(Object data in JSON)
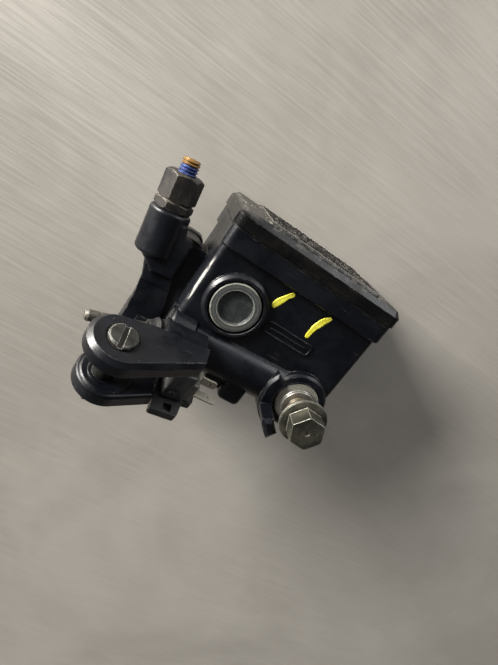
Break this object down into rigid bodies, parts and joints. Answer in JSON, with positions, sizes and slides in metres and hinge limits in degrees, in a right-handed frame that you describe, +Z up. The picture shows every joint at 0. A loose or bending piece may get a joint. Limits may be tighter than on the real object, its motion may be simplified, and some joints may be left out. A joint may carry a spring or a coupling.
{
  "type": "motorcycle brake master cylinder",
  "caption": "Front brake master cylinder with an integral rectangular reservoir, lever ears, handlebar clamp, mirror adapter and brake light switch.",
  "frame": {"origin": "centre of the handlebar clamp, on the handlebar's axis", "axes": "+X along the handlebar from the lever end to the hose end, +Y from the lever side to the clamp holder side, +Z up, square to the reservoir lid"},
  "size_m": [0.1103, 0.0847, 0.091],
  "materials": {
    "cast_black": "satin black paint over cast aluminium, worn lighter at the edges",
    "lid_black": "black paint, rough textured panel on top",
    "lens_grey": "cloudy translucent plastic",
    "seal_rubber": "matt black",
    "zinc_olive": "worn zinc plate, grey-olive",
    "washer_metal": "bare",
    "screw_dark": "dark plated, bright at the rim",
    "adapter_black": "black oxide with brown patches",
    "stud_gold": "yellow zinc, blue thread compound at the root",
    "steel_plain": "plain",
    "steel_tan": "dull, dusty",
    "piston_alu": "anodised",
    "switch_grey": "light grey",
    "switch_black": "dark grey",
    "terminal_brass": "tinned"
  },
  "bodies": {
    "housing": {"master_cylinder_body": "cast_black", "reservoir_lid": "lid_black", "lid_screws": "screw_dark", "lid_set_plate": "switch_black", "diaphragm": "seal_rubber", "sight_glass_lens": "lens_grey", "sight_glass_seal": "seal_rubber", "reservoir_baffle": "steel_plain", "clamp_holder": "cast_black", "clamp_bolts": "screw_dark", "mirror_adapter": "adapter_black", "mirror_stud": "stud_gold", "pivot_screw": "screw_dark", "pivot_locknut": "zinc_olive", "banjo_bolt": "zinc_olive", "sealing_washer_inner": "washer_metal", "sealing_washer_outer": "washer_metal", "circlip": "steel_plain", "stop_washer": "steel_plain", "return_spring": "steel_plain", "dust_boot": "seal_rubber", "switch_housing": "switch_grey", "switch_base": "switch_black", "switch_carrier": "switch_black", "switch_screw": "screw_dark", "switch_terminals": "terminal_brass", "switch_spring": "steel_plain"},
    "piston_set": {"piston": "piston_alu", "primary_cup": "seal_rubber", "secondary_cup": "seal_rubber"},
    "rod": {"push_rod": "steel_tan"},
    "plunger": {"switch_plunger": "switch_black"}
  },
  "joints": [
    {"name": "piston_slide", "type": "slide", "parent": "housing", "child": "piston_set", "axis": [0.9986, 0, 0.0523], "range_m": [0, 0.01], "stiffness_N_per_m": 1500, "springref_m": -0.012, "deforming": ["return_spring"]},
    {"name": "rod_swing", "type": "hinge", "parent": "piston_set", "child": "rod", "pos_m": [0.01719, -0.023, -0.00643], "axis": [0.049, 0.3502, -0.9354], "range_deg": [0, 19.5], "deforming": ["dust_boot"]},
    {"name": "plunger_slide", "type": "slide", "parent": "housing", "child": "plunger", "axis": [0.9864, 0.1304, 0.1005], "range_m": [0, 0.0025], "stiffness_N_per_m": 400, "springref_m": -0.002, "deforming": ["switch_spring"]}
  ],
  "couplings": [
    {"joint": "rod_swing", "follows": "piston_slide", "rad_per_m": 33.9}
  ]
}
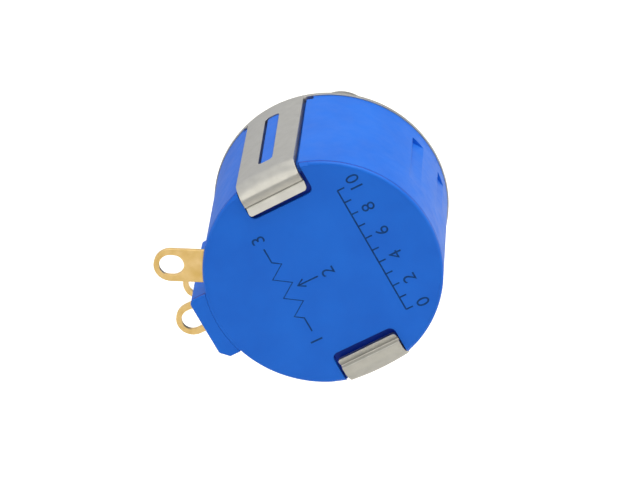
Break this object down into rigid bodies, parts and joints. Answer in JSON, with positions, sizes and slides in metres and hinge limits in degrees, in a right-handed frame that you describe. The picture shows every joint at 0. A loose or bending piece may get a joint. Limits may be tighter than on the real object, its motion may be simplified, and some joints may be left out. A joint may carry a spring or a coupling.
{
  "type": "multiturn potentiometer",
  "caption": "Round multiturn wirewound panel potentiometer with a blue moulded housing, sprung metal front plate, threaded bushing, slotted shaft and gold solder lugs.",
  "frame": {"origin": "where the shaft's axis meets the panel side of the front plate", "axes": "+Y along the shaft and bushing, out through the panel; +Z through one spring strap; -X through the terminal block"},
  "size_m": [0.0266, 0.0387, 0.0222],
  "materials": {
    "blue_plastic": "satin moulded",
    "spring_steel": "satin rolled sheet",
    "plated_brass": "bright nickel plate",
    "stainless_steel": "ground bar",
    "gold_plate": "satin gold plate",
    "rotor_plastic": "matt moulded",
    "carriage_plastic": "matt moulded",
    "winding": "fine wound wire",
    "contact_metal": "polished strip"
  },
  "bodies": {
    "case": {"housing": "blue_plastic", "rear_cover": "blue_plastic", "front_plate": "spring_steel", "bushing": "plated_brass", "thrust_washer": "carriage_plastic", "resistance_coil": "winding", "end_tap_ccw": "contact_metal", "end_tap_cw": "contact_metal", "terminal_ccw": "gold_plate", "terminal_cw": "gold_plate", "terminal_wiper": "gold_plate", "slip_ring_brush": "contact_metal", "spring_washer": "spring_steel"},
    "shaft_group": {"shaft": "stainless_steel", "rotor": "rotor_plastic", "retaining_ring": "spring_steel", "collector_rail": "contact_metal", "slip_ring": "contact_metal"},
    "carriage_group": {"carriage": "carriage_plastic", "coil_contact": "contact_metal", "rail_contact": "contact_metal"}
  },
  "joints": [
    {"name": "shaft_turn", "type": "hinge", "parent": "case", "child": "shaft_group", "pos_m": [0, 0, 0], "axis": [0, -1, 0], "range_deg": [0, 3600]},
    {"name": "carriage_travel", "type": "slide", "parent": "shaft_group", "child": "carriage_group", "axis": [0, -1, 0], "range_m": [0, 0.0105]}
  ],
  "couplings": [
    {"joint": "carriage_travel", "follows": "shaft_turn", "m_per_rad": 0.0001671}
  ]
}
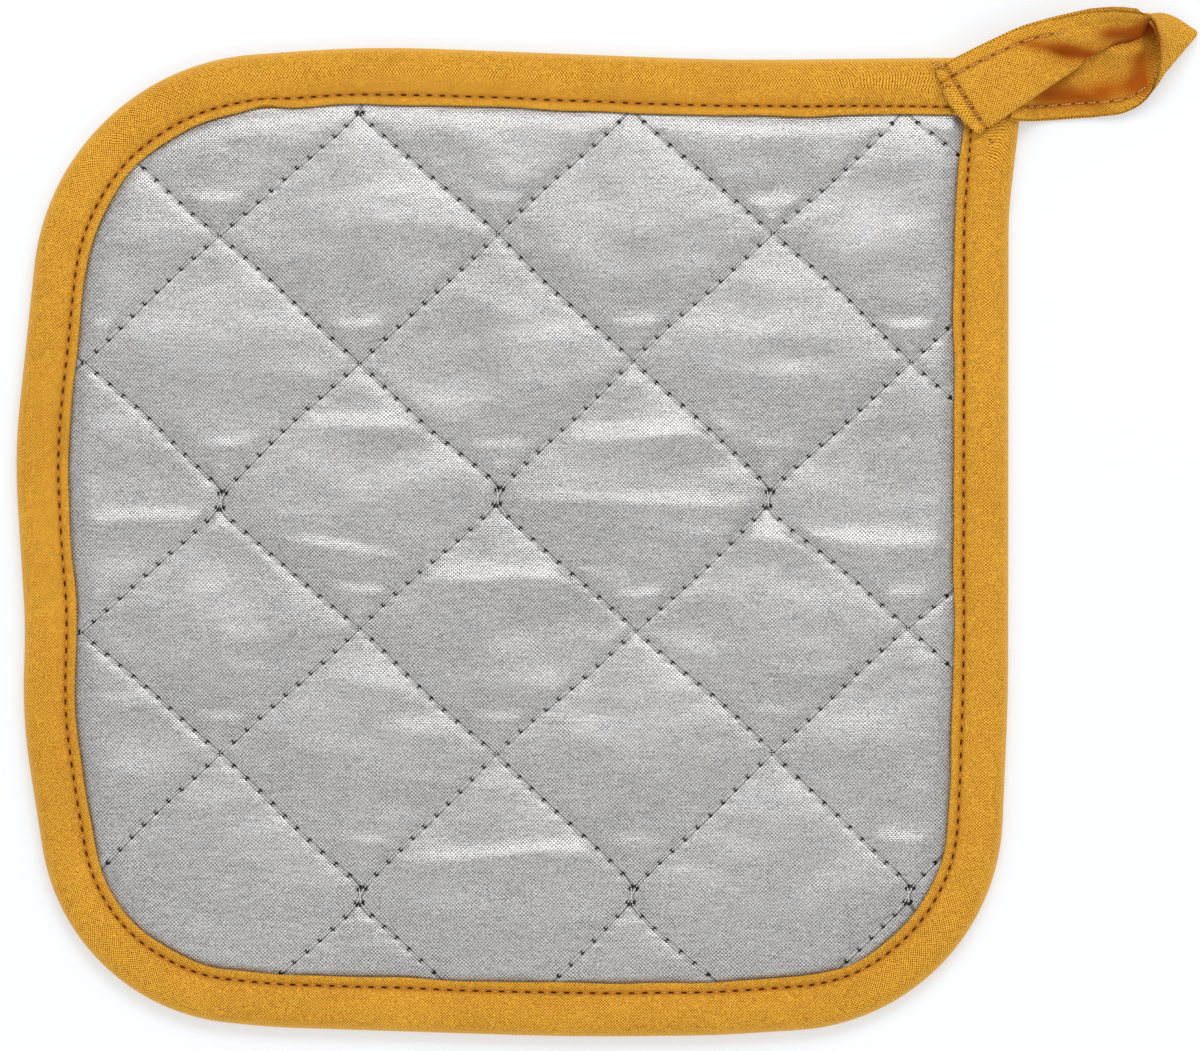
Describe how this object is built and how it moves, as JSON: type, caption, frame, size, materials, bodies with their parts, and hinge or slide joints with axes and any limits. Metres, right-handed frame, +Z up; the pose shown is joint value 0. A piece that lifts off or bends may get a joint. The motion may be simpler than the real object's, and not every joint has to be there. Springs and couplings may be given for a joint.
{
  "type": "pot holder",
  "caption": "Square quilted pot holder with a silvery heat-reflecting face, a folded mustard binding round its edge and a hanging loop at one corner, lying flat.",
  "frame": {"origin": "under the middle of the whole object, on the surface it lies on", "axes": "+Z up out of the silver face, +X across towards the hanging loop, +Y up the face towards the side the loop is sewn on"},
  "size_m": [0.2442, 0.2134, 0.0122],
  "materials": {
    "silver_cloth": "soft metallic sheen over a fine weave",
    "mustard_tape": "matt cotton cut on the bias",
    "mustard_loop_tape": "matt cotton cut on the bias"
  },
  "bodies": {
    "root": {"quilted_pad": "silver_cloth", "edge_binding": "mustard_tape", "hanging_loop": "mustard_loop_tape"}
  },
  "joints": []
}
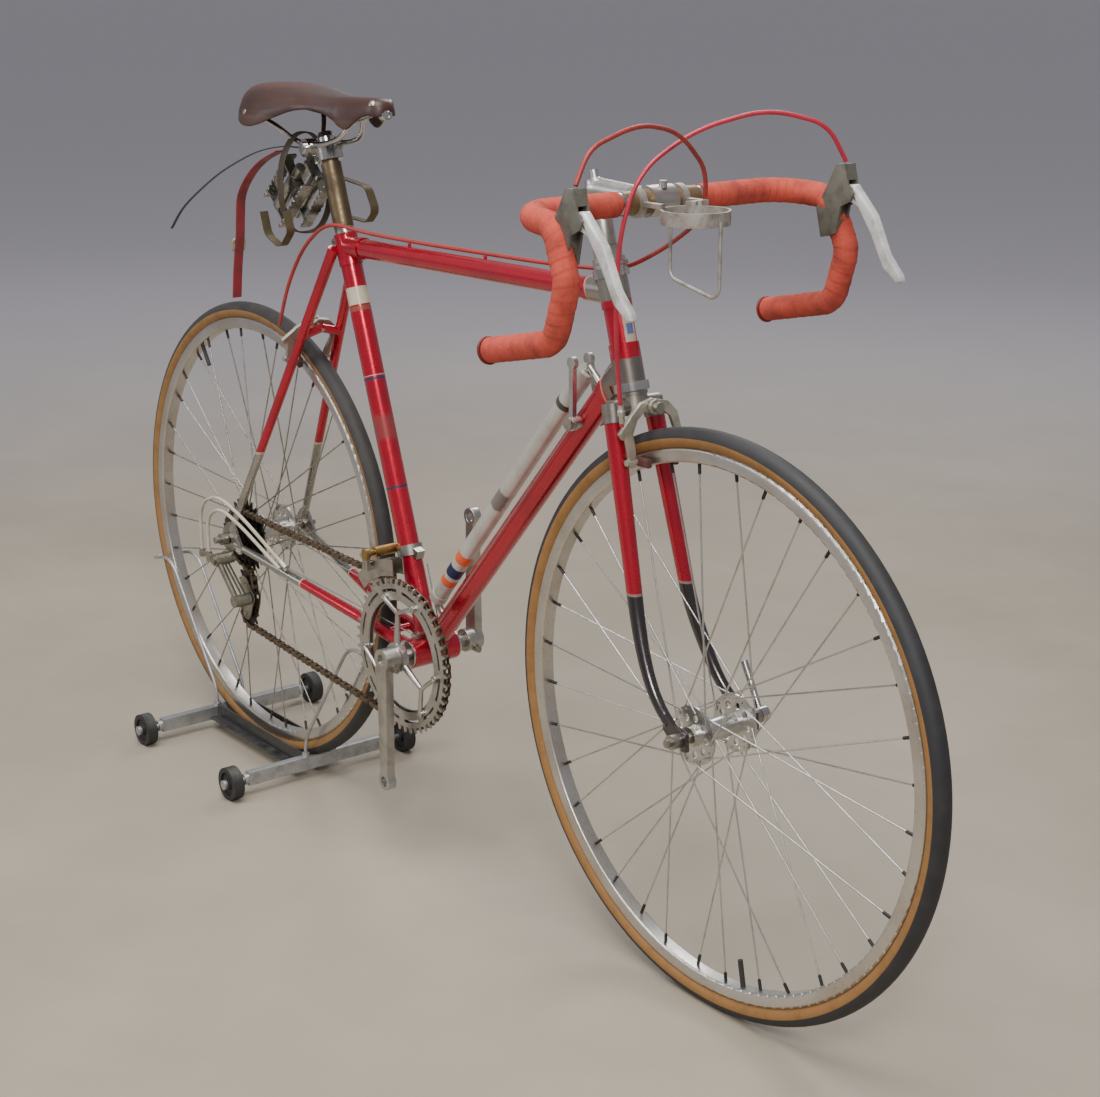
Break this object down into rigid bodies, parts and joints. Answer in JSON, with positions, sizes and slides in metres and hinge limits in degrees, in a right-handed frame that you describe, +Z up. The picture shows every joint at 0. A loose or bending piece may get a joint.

Requirement:
Output every record above exactly as it appears.

Solution to this task:
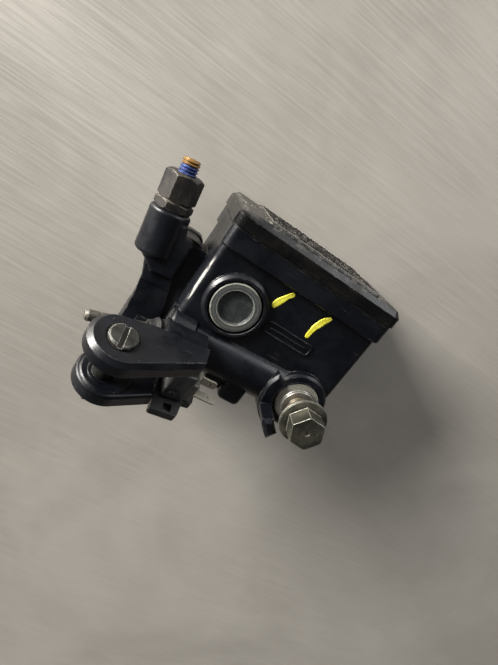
Break this object down into rigid bodies, parts and joints. Answer in JSON, with positions, sizes and slides in metres and hinge limits in degrees, in a right-handed frame that you describe, +Z up. The picture shows every joint at 0. A loose or bending piece may get a joint. Limits may be tighter than on the real object, its motion may be simplified, and some joints may be left out. A joint may carry a spring or a coupling.
{
  "type": "motorcycle brake master cylinder",
  "caption": "Front brake master cylinder with an integral rectangular reservoir, lever ears, handlebar clamp, mirror adapter and brake light switch.",
  "frame": {"origin": "centre of the handlebar clamp, on the handlebar's axis", "axes": "+X along the handlebar from the lever end to the hose end, +Y from the lever side to the clamp holder side, +Z up, square to the reservoir lid"},
  "size_m": [0.1103, 0.0847, 0.091],
  "materials": {
    "cast_black": "satin black paint over cast aluminium, worn lighter at the edges",
    "lid_black": "black paint, rough textured panel on top",
    "lens_grey": "cloudy translucent plastic",
    "seal_rubber": "matt black",
    "zinc_olive": "worn zinc plate, grey-olive",
    "washer_metal": "bare",
    "screw_dark": "dark plated, bright at the rim",
    "adapter_black": "black oxide with brown patches",
    "stud_gold": "yellow zinc, blue thread compound at the root",
    "steel_plain": "plain",
    "steel_tan": "dull, dusty",
    "piston_alu": "anodised",
    "switch_grey": "light grey",
    "switch_black": "dark grey",
    "terminal_brass": "tinned"
  },
  "bodies": {
    "housing": {"master_cylinder_body": "cast_black", "reservoir_lid": "lid_black", "lid_screws": "screw_dark", "lid_set_plate": "switch_black", "diaphragm": "seal_rubber", "sight_glass_lens": "lens_grey", "sight_glass_seal": "seal_rubber", "reservoir_baffle": "steel_plain", "clamp_holder": "cast_black", "clamp_bolts": "screw_dark", "mirror_adapter": "adapter_black", "mirror_stud": "stud_gold", "pivot_screw": "screw_dark", "pivot_locknut": "zinc_olive", "banjo_bolt": "zinc_olive", "sealing_washer_inner": "washer_metal", "sealing_washer_outer": "washer_metal", "circlip": "steel_plain", "stop_washer": "steel_plain", "return_spring": "steel_plain", "dust_boot": "seal_rubber", "switch_housing": "switch_grey", "switch_base": "switch_black", "switch_carrier": "switch_black", "switch_screw": "screw_dark", "switch_terminals": "terminal_brass", "switch_spring": "steel_plain"},
    "piston_set": {"piston": "piston_alu", "primary_cup": "seal_rubber", "secondary_cup": "seal_rubber"},
    "rod": {"push_rod": "steel_tan"},
    "plunger": {"switch_plunger": "switch_black"}
  },
  "joints": [
    {"name": "piston_slide", "type": "slide", "parent": "housing", "child": "piston_set", "axis": [0.9986, 0, 0.0523], "range_m": [0, 0.01], "stiffness_N_per_m": 1500, "springref_m": -0.012, "deforming": ["return_spring"]},
    {"name": "rod_swing", "type": "hinge", "parent": "piston_set", "child": "rod", "pos_m": [0.01719, -0.023, -0.00643], "axis": [0.049, 0.3502, -0.9354], "range_deg": [0, 19.5], "deforming": ["dust_boot"]},
    {"name": "plunger_slide", "type": "slide", "parent": "housing", "child": "plunger", "axis": [0.9864, 0.1304, 0.1005], "range_m": [0, 0.0025], "stiffness_N_per_m": 400, "springref_m": -0.002, "deforming": ["switch_spring"]}
  ],
  "couplings": [
    {"joint": "rod_swing", "follows": "piston_slide", "rad_per_m": 33.9}
  ]
}
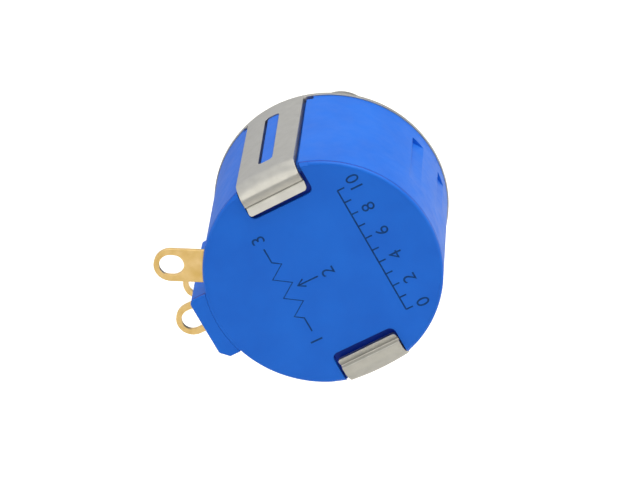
Break this object down into rigid bodies, parts and joints. Answer in JSON, with positions, sizes and slides in metres and hinge limits in degrees, in a right-handed frame that you describe. The picture shows every joint at 0. A loose or bending piece may get a joint. Limits may be tighter than on the real object, its motion may be simplified, and some joints may be left out. A joint may carry a spring or a coupling.
{
  "type": "multiturn potentiometer",
  "caption": "Round multiturn wirewound panel potentiometer with a blue moulded housing, sprung metal front plate, threaded bushing, slotted shaft and gold solder lugs.",
  "frame": {"origin": "where the shaft's axis meets the panel side of the front plate", "axes": "+Y along the shaft and bushing, out through the panel; +Z through one spring strap; -X through the terminal block"},
  "size_m": [0.0266, 0.0387, 0.0222],
  "materials": {
    "blue_plastic": "satin moulded",
    "spring_steel": "satin rolled sheet",
    "plated_brass": "bright nickel plate",
    "stainless_steel": "ground bar",
    "gold_plate": "satin gold plate",
    "rotor_plastic": "matt moulded",
    "carriage_plastic": "matt moulded",
    "winding": "fine wound wire",
    "contact_metal": "polished strip"
  },
  "bodies": {
    "case": {"housing": "blue_plastic", "rear_cover": "blue_plastic", "front_plate": "spring_steel", "bushing": "plated_brass", "thrust_washer": "carriage_plastic", "resistance_coil": "winding", "end_tap_ccw": "contact_metal", "end_tap_cw": "contact_metal", "terminal_ccw": "gold_plate", "terminal_cw": "gold_plate", "terminal_wiper": "gold_plate", "slip_ring_brush": "contact_metal", "spring_washer": "spring_steel"},
    "shaft_group": {"shaft": "stainless_steel", "rotor": "rotor_plastic", "retaining_ring": "spring_steel", "collector_rail": "contact_metal", "slip_ring": "contact_metal"},
    "carriage_group": {"carriage": "carriage_plastic", "coil_contact": "contact_metal", "rail_contact": "contact_metal"}
  },
  "joints": [
    {"name": "shaft_turn", "type": "hinge", "parent": "case", "child": "shaft_group", "pos_m": [0, 0, 0], "axis": [0, -1, 0], "range_deg": [0, 3600]},
    {"name": "carriage_travel", "type": "slide", "parent": "shaft_group", "child": "carriage_group", "axis": [0, -1, 0], "range_m": [0, 0.0105]}
  ],
  "couplings": [
    {"joint": "carriage_travel", "follows": "shaft_turn", "m_per_rad": 0.0001671}
  ]
}
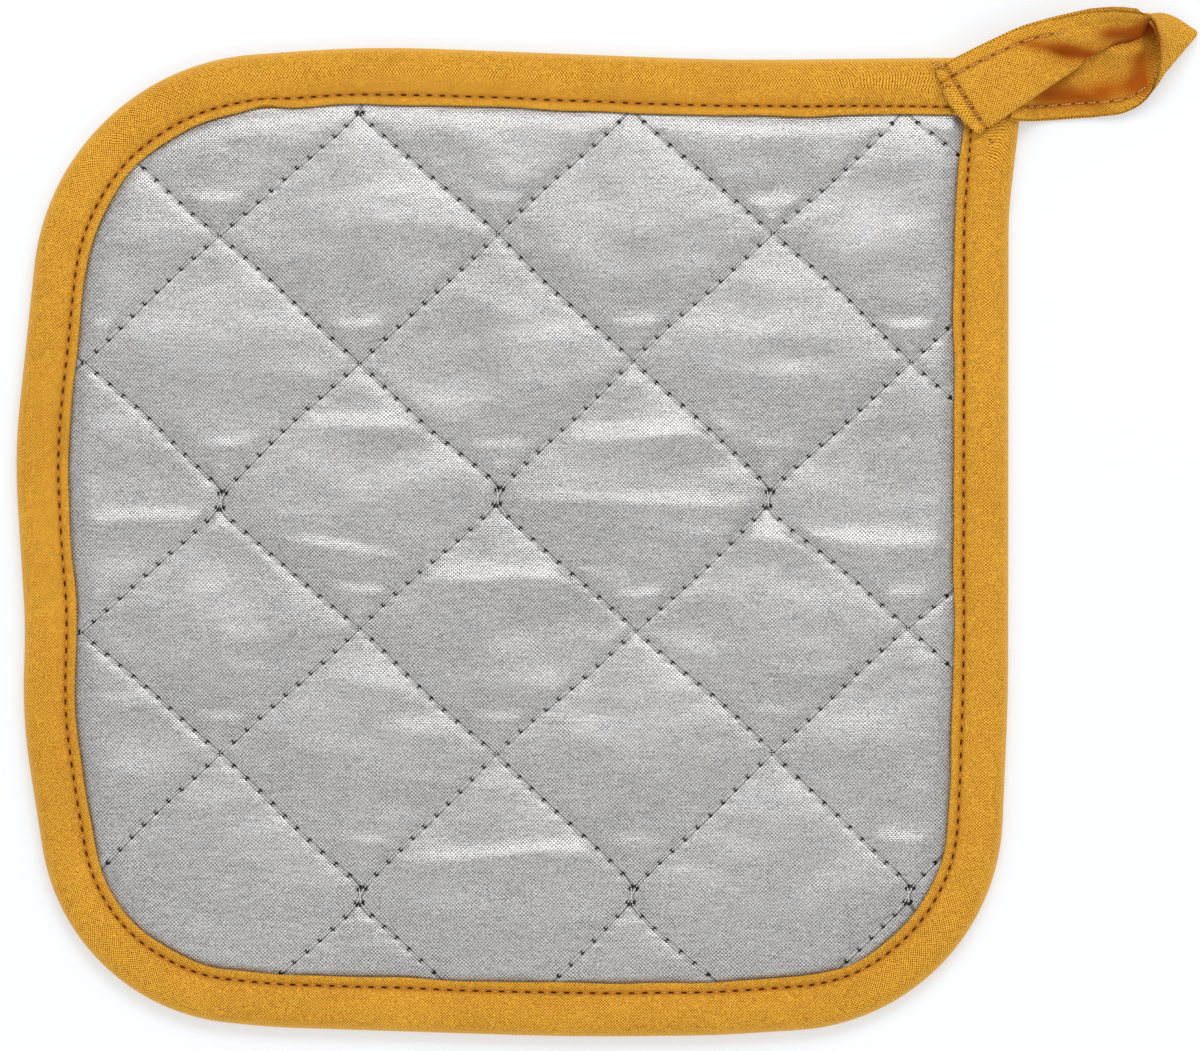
Describe how this object is built and how it moves, as JSON: type, caption, frame, size, materials, bodies with their parts, and hinge or slide joints with axes and any limits. Metres, right-handed frame, +Z up; the pose shown is joint value 0. A piece that lifts off or bends may get a joint. The motion may be simpler than the real object's, and not every joint has to be there. Springs and couplings may be given for a joint.
{
  "type": "pot holder",
  "caption": "Square quilted pot holder with a silvery heat-reflecting face, a folded mustard binding round its edge and a hanging loop at one corner, lying flat.",
  "frame": {"origin": "under the middle of the whole object, on the surface it lies on", "axes": "+Z up out of the silver face, +X across towards the hanging loop, +Y up the face towards the side the loop is sewn on"},
  "size_m": [0.2442, 0.2134, 0.0122],
  "materials": {
    "silver_cloth": "soft metallic sheen over a fine weave",
    "mustard_tape": "matt cotton cut on the bias",
    "mustard_loop_tape": "matt cotton cut on the bias"
  },
  "bodies": {
    "root": {"quilted_pad": "silver_cloth", "edge_binding": "mustard_tape", "hanging_loop": "mustard_loop_tape"}
  },
  "joints": []
}
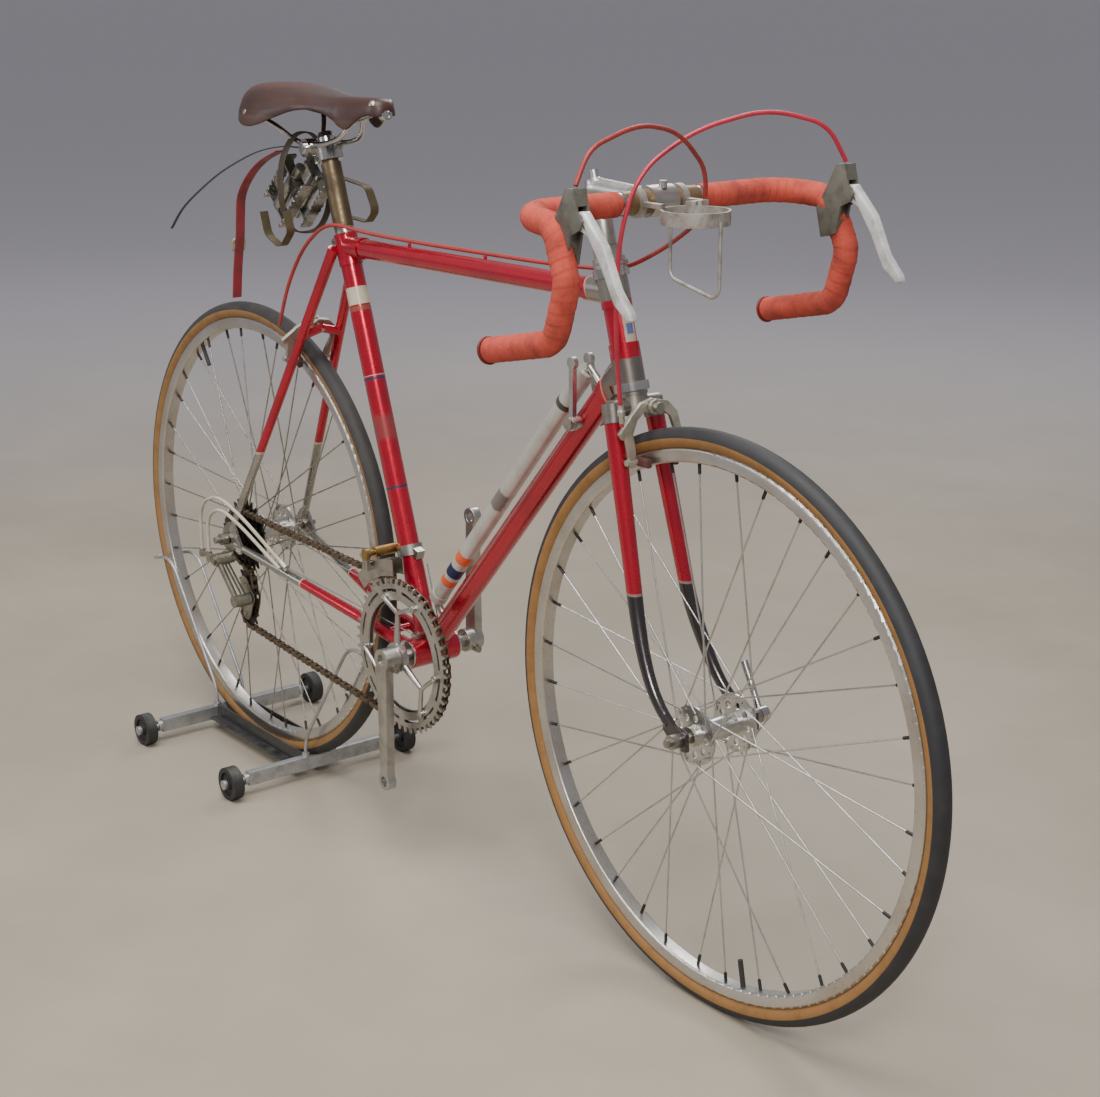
Break this object down into rigid bodies, parts and joints. Answer in JSON, with positions, sizes and slides in metres and hinge limits in degrees, in a right-handed frame that you describe, +Z up. The picture shows every joint at 0. A loose or bending piece may get a joint.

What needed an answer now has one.